14. He Feels Like the “Bad Guy” All the Time

When he’s constantly positioned as the one who messed up, forgot, or failed, he may internalize that narrative. Eventually, some men stop trying to defend themselves and emotionally clock out. Shift from blame to problem-solving. Use “we” language instead of “you” language. Frame issues as shared challenges, not personal flaws.
15. The Relationship Feels One-Sided

If he’s always initiating texts, dates, affection, or difficult conversations, he’ll eventually slow down. Effort should flow both ways. Initiate sometimes. Plan something. Send the first message. Consistent reciprocity tells him his energy isn’t disappearing into a void. People sustain what feels mutual.
16. He Doesn’t See a Shared Future

Motivation rises when there’s a clear direction. If long-term goals feel uncertain or mismatched, emotional investment drops. Talk openly about where you’re headed. Align on values, timelines, and priorities.
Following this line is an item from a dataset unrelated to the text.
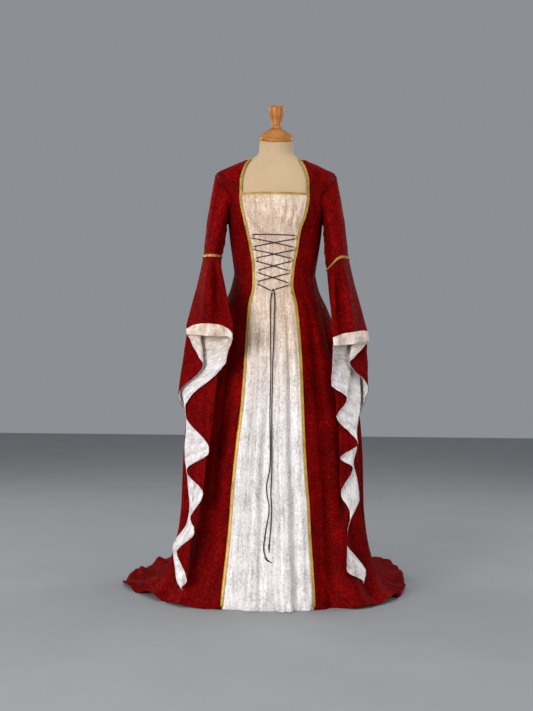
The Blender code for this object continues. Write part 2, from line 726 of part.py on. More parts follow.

A shared vision turns daily effort into meaningful progress instead of random motion.
17. He Feels Emotionally Unsafe

If vulnerability is met with mockery, dismissal, or weaponization later, he will shut down. Emotional safety is foundational. If he shares something personal, protect it. Don’t bring it up during fights. Create an environment where honesty isn’t punished. When a man feels safe being real, he’s far more motivated to stay present and connected.